Selagi menjadi tahanan disana, para sipir yang kebanyakan dari AL Amerika Serikat (AS) 'sesuka hati' mau mengapakan mereka.
Mengutip Britannica.com, Selasa (10/9/2019) kepengurusan penjara Guantanamo berada dibawah Joint Task Force Guantanamo (JTF-GTMO) dan menempati sebagian dari pangkalan angkatan laut Amerika Serikat di Teluk Guantanamo, Kuba sejak 2002.
Guantanamo menahan berbagai orang yang dianggap musuh AS seperti anggota Al-Qaeda dan Taliban.
Ingat, tidak semua bahkan rata-rata tahanan di Guantanamo tidak melalui proses persidangan.
Mereka ditangkap oleh aparat AS dan langsung dijebloskan ke sana.
Untuk mengorek berbagai informasi dari mulut tahanan, maka sipir penjara mencoba berbagai metode interogasi.
Bad Cops, Good Cops, kadang tahanan diinterogasi dengan cara halus namun ada pula dengan kekerasan.

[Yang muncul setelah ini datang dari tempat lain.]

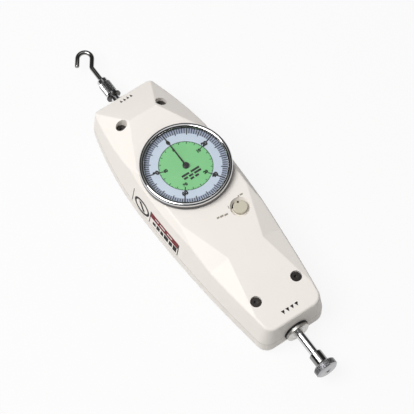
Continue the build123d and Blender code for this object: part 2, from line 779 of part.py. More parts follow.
# Black washers between the case's ends and the bushes' outer flanges.
with BuildPart() as bush_seals:
    for end_y, outwards in bush_ends.values():
        low = min(end_y, end_y + outwards * seal_thickness)
        with BuildSketch(rod_plane(low)):
            Circle(seal_r)
            Circle(bush_neck_r, mode=Mode.SUBTRACT)
        extrude(amount=seal_thickness)
bush_seals.part.label = "bush_seals"


def knurled_bar(radius, teeth, y_low, y_high, chamfer_size):
    """Bar on the rod's axis with a straight knurl and chamfered ends, in the part under construction."""
    corners = []
    for i in range(2 * teeth):
        r = radius if i % 2 == 0 else radius - knurl_depth
        corners.append((r * cos(pi * i / teeth), r * sin(pi * i / teeth)))
    with BuildPart(mode=Mode.PRIVATE) as blank:
        bar_along_rod(radius, y_low, y_high)
        chamfer(blank.edges().filter_by(GeomType.CIRCLE), chamfer_size)
    with BuildPart(mode=Mode.PRIVATE) as grooves:
        with BuildSketch(rod_plane(y_low)):
            Polygon(*corners, align=None)
        extrude(amount=y_high - y_low)
        add(blank.part, mode=Mode.INTERSECT)
    add(grooves.part)


# Push end: a sleeve screwed on the rod, with a stud that carries the knurled disc.
disc_end_y = disc_start_y - disc_thickness
stud_length = disc_thickness / 2
stud_r = sleeve_r / 2
with BuildPart() as push_sleeve:
    bar_along_rod(sleeve_r, disc_start_y, sleeve_start_y)
    bar_along_rod(rod_r, rod_push_y, sleeve_start_y, mode=Mode.SUBTRACT)
    bar_along_rod(stud_r, disc_start_y - stud_length, disc_start_y)
push_sleeve.part.label = "push_sleeve"

with BuildPart() as push_disc:
    knurled_bar(disc_r, disc_teeth, disc_end_y, disc_start_y, disc_chamfer)
    bar_along_rod(stud_r, disc_start_y - stud_length, disc_start_y, mode=Mode.SUBTRACT)
push_disc.part.label = "push_disc"

# Pull end: a thin lock ring, a knurled coupling with a plain nose, and the bent hook.
nut_end_y = nut_start_y + nut_thickness
with BuildPart() as coupling_nut:
    bar_along_rod(nut_r, nut_start_y, nut_end_y)
    bar_along_rod(rod_r, nut_start_y, nut_end_y, mode=Mode.SUBTRACT)
coupling_nut.part.label = "coupling_nut"

with BuildPart() as hook_coupling:
    knurled_bar(coupling_r, coupling_teeth, nut_end_y, coupling_knurl_end_y, knurl_depth)
    bar_along_rod(coupling_nose_r, coupling_knurl_end_y, coupling_end_y)
    nose_edge = hook_coupling.edges().filter_by(GeomType.CIRCLE).sort_by(Axis.Y)[-1]
    chamfer(nose_edge, (coupling_nose_r - hook_wire_r) * 0.6)
    bar_along_rod(rod_r, nut_end_y, rod_pull_y, mode=Mode.SUBTRACT)
    bar_along_rod(hook_wire_r, hook_seat_y, coupling_end_y, mode=Mode.SUBTRACT)
hook_coupling.part.label = "hook_coupling"

# The hook's wire: a straight shank, a bend, an arm that runs tangent into the bow, and the tip's arm.
tilt = radians(hook_tilt)
bend_y = hook_bow_y - hook_bow_r / sin(tilt)
arm = (sin(tilt), cos(tilt))
bow_start = (hook_bow_r * cos(tilt), hook_bow_y - hook_bow_r * sin(tilt))
bow_top = (hook_bow_r * arm[0], hook_bow_y + hook_bow_r * arm[1])
bow_end = (-bow_start[0], 2 * hook_bow_y - bow_start[1])
tip = (bow_end[0] - hook_arm_length * arm[0], bow_end[1] - hook_arm_length * arm[1])
with BuildPart() as hook:
    with BuildLine(Plane.XY.offset(rod_axis_z)) as hook_line:
        FilletPolyline((0, hook_seat_y), (0, bend_y), bow_start, radius=hook_bend_r)
        ThreePointArc(bow_start, bow_top, bow_end)
        Line(bow_end, tip)
    with BuildSketch(rod_plane(hook_seat_y)):
        Circle(hook_wire_r)
    sweep(path=hook_line.line)
    tip_edge = hook.edges().filter_by(GeomType.CIRCLE).sort_by(Axis.X)[0]
    chamfer(tip_edge, hook_wire_r / 2)
hook.part.label = "hook"

# -------------------------------------------------------------------------------------------- movement
with BuildPart() as back_plate:
    with BuildSketch(Plane.XY.offset(back_plate_z)) as plate:
        Rectangle(2 * plate_half_x, 2 * plate_half_y)
        fillet(plate.vertices(), plate_corner_r)
        slot_half_length = carrier_half_length + rod_travel + carrier_clearance
        with Locations((rack_middle_x, 0)):
            Rectangle(rack_body_width + 2 * carrier_clearance, 2 * slot_half_length, mode=Mode.SUBTRACT)
        with Locations((0, 0), (-arbor_spacing, 0)):
            Circle(pivot_r + pivot_clearance, mode=Mode.SUBTRACT)
        with Locations((lever_pivot_x, lever_pivot_y)):
            Circle(lever_pin_r, mode=Mode.SUBTRACT)
        with Locations(*pillar_places):
            Circle(pillar_tenon_r, mode=Mode.SUBTRACT)
    extrude(amount=plate_thickness)
back_plate.part.label = "movement_back_plate"

with BuildPart() as front_plate:
    with BuildSketch(Plane.XY.offset(front_plate_z)) as plate:
        Rectangle(2 * plate_half_x, 2 * plate_half_y)
        fillet(plate.vertices(), plate_corner_r)
        with Locations((0, 0), (-arbor_spacing, 0)):
            Circle(pivot_r + pivot_clearance, mode=Mode.SUBTRACT)
        with Locations((lever_pivot_x, lever_pivot_y)):
            Circle(lever_pin_r, mode=Mode.SUBTRACT)
        with Locations(*pillar_places):
            Circle(small_screw_r + thread_clearance, mode=Mode.SUBTRACT)
    extrude(amount=plate_thickness)
front_plate.part.label = "movement_front_plate"

# Pillars riveted in the back plate and tapped at the front.
with BuildPart() as plate_pillars:
    for x, y in pillar_places:
        pin(pillar_r, back_plate_top_z, front_plate_z, x, y)
        pin(pillar_tenon_r, back_plate_z, back_plate_top_z, x, y)
        thread_r = small_screw_r + thread_clearance
        pin(thread_r, front_plate_z - small_thread_length, front_plate_z, x, y, mode=Mode.SUBTRACT)
plate_pillars.part.label = "plate_pillars"

# Spacers that hang the movement from the cup's floor.
with BuildPart() as movement_spacers:
    for x, y in pillar_places:
        ring(pillar_r, small_screw_r + thread_clearance, front_plate_top_z, cup_underside_z, x, y)
movement_spacers.part.label = "movement_spacers"

with BuildPart() as movement_screws:
    for x, y in pillar_places:
        pin(small_head_r, floor_top_z, floor_top_z + small_head_height, x, y)
        pin(small_screw_r, front_plate_z - small_thread_length, floor_top_z, x, y)
movement_screws.part.label = "movement_screws"

# Hairspring: a flat spiral from the collet on the pointer's arbor to a stud under the front plate.
spiral_end_r = hairspring_inner_r + hairspring_turns * hairspring_pitch
with BuildPart() as hairspring_collet:
    collet_z = hairspring_z + (hairspring_height - collet_height) / 2
    ring(hairspring_inner_r, arbor_r, collet_z, collet_z + collet_height)
hairspring_collet.part.label = "hairspring_collet"


def spiral(offset):
    """Points of the hairspring's spiral, moved out by offset."""
    points = []
    for i in range(spring_steps * hairspring_turns + 1):
        r = hairspring_inner_r + offset + hairspring_pitch * i / spring_steps
        angle = 2 * pi * i / spring_steps
        points.append((r * cos(angle), r * sin(angle)))
    return points


with BuildPart() as hairspring:
    with BuildSketch(Plane.XY.offset(hairspring_z)):
        Polygon(*spiral(0), *reversed(spiral(hairspring_strip)), align=None)
    extrude(amount=hairspring_height)
    pin(hairspring_inner_r, hairspring_z, hairspring_z + hairspring_height, mode=Mode.SUBTRACT)
hairspring.part.label = "hairspring"

with BuildPart() as hairspring_stud:
    with BuildSketch(Plane.XY.offset(hairspring_z)):
        with Locations((spiral_end_r + hairspring_strip + stud_size / 2, 0)):
            Rectangle(stud_size, stud_size)
    extrude(amount=front_plate_z - hairspring_z)
hairspring_stud.part.label = "hairspring_stud"

# -------------------------------------------------------------------------------- selector and its brake
knob_low_z = dish_z + knob_gap
knob_top_z = knob_low_z + knob_height
shaft_top_z = knob_top_z - knob_height / 2
crank_top_z = crank_z + crank_thickness
pivot_from_knob = atan2(lever_pivot_y - knob_y, lever_pivot_x - knob_x)
crank_angle = pivot_from_knob - radians(knob_turn / 2)
crank_pin_x = knob_x + crank_throw * cos(crank_angle)
crank_pin_y = knob_y + crank_throw * sin(crank_angle)

with BuildPart() as selector_knob:
    pin(knob_r, knob_low_z, knob_top_z, knob_x, knob_y)
    chamfer(selector_knob.edges().group_by(Axis.Z)[-1], knob_chamfer)
    pin(knob_shaft_r, knob_low_z, shaft_top_z, knob_x, knob_y, mode=Mode.SUBTRACT)
selector_knob.part.label = "selector_knob"

# Shaft with a crank below the case's bearing; its pin moves the brake lever.
with BuildPart() as knob_shaft:
    pin(knob_shaft_r, crank_top_z, shaft_top_z, knob_x, knob_y)
    pin(crank_r, crank_z, crank_top_z, knob_x, knob_y)
    pin(crank_pin_r, crank_pin_end_z, crank_z, crank_pin_x, crank_pin_y)
knob_shaft.part.label = "knob_shaft"

with BuildPart() as knob_clip:
    clip_top_z = knob_boss_z - knob_gap / 2
    ring(clip_r, knob_shaft_r, clip_top_z - clip_thickness, clip_top_z, knob_x, knob_y)
    with BuildSketch(Plane.XY.offset(clip_top_z - clip_thickness)):
        with Locations((knob_x + clip_r, knob_y)):
            Rectangle(2 * clip_r, knob_shaft_r)
    extrude(amount=clip_thickness, mode=Mode.SUBTRACT)
knob_clip.part.label = "knob_clip"

# Brake: the pad's face stays a hair off the drum at rest; the lever's arm runs straight past the drum.
pivot_distance = hypot(lever_pivot_x, lever_pivot_y)
pad_face_r = drum_r + brake_gap
arm_line_r = pad_face_r + brake_pad_thickness + lever_half_width
brake_angle = atan2(lever_pivot_y, lever_pivot_x) + acos(arm_line_r / pivot_distance)
out_x, out_y = cos(brake_angle), sin(brake_angle)
along_x, along_y = -out_y, out_x
arm_end = (
    arm_line_r * out_x + brake_pad_length / 2 * along_x,
    arm_line_r * out_y + brake_pad_length / 2 * along_y,
)
fork_angle = atan2(crank_pin_y - lever_pivot_y, crank_pin_x - lever_pivot_x)
fork_far_r = hypot(crank_pin_x - lever_pivot_x, crank_pin_y - lever_pivot_y)
fork_near_r = hypot(knob_x - lever_pivot_x, knob_y - lever_pivot_y) - crank_throw
fork_middle_r = (fork_far_r + fork_near_r) / 2
fork = (lever_pivot_x + fork_middle_r * cos(fork_angle), lever_pivot_y + fork_middle_r * sin(fork_angle))


def lever_arm(start, end):
    """Round-ended arm between two points, in the sketch under construction."""
    span = (end[0] - start[0], end[1] - start[1])
    with Locations(((start[0] + end[0]) / 2, (start[1] + end[1]) / 2)):
        SlotCenterToCenter(hypot(*span), 2 * lever_half_width, rotation=degrees(atan2(span[1], span[0])))


with BuildPart() as brake_drum:
    ring(drum_r, arbor_r, drum_z, drum_z + drum_width)
brake_drum.part.label = "brake_drum"

with BuildPart() as brake_lever:
    pivot = (lever_pivot_x, lever_pivot_y)
    with BuildSketch(Plane.XY.offset(lever_z)):
        lever_arm(pivot, arm_end)
        lever_arm(pivot, fork)
        with Locations(pivot):
            Circle(lever_boss_r)
        with Locations(fork):
            Circle(lever_fork_r)
            SlotCenterToCenter(
                fork_far_r - fork_near_r + 2 * slot_clearance,
                2 * (crank_pin_r + slot_clearance),
                rotation=degrees(fork_angle),
                mode=Mode.SUBTRACT,
            )
        with Locations(pivot):
            Circle(lever_pin_r + pivot_clearance, mode=Mode.SUBTRACT)
    extrude(amount=lever_thickness)
brake_lever.part.label = "brake_lever"

with BuildPart() as brake_pad:
    pad_middle_r = pad_face_r + brake_pad_thickness / 2
    with BuildSketch(Plane.XY.offset(lever_z)):
        with Locations((pad_middle_r * out_x, pad_middle_r * out_y)):
            Rectangle(brake_pad_thickness, brake_pad_length, rotation=degrees(brake_angle))
    extrude(amount=lever_thickness)
brake_pad.part.label = "brake_pad"

# Pin of the lever between the plates, with a shoulder that the lever rests on.
with BuildPart() as lever_pivot:
    pin(lever_pin_r, back_plate_z, front_plate_top_z, lever_pivot_x, lever_pivot_y)
    pin((lever_boss_r + lever_pin_r) / 2, back_plate_top_z, lever_z - pivot_clearance, lever_pivot_x, lever_pivot_y)
lever_pivot.part.label = "lever_pivot"

# ------------------------------------------------------------------------------------------------ files
pieces = [
    front_case, rear_case, case_screws, dial_cup, friction_ring, bezel_ring, crystal,
    spacer_ring, dial_plate, pointer_arbor, pointer, gear_arbor, rack_pinion, gear_wheel, pointer_pinion,
    measuring_rod, rod_collars, rack, rack_carrier, rack_screws, pull_spring, push_spring,
    spring_stops, *bushes, bush_seals, push_sleeve, push_disc, coupling_nut, hook_coupling, hook,
    back_plate, front_plate, plate_pillars, movement_spacers, movement_screws,
    hairspring_collet, hairspring, hairspring_stud, selector_knob, knob_shaft, knob_clip, brake_drum,
    brake_lever, brake_pad, lever_pivot,
]
for piece in pieces:
    export_step(piece.part, f"parts/{piece.part.label}.step")
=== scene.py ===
import json
import math

import bmesh
import bpy
from mathutils import Matrix, Vector
from mathutils.bvhtree import BVHTree


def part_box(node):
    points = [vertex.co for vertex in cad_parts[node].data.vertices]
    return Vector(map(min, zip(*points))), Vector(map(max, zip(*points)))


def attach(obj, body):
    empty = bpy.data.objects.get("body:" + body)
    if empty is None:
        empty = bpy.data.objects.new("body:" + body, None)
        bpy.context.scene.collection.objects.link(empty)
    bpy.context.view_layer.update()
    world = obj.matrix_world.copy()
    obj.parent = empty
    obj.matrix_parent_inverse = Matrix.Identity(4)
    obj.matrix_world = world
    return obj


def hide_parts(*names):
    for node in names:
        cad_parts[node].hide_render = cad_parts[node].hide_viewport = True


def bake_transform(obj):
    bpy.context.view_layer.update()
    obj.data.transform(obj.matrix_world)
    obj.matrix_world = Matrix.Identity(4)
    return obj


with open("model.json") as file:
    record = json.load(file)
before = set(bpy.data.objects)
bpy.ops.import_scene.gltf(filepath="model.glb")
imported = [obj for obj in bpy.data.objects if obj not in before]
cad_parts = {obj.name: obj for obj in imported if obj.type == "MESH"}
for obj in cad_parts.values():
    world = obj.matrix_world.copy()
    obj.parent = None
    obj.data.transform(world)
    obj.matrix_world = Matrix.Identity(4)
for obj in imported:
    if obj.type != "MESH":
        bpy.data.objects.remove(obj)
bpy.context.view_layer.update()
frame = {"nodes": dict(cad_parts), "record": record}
nodes = frame["nodes"]

MM = 0.001
FULL_TURN = 2 * math.pi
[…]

Contoh yang memakai kekerasan ialah metode Waterboarding.
Apa itu warterboarding?
Waterboarding sejatinya sebuah cara penyiksaan dengan alat-alat sederhana dan murah.
Meski sangat murah, efek yang ditimbulkannya bagi yang disiksa sungguh mengerikan.
Keadaan ketika disiksa dengan waterboarding digambarkan seperti keadaan hidup dan mati.
Dalam teknik waterboarding, seorang tersangka diikat atau dipegangi dengan posisi terlentang.
Seluruh muka ditutupi dengan kain dan kemudian dituangkan air ke arah mukanya tersebut.
Air tersebut akan menghalangi udara yang akan dihisap oleh tersangka.
Nampak mudah dan sederhana, namun jika bisa memilih tahanan minta langsung mampus saja dari pada otak dan paru-paru mereka rusak akibat waterboarding, lebih menyakitkan!
Teknik menyiksa watreboarding pertama kali ditemukan oleh rezim Raja Ferdinand dan Isabella dari Spanyol pada tahun 1400-an.
Rupanya teknik penyiksaan ini pernah diterapkan oleh VOC di Indonesia saat masa penjajahan tepatnya di Maluku untuk interogasi para tawanan tahun 1600-an.
Salah satu tahanan Guantanamo yang pernah merasakan siksaan ini adalah Khalid Sheikh Muhammed dan Abu Zubaida yang diduga terkait dengan Al Qaeda.
Akan tetapi semenjak tahun 2006 metode ini mulai dinyatakan ilegal oleh Departemen Pertahanan AS. (*)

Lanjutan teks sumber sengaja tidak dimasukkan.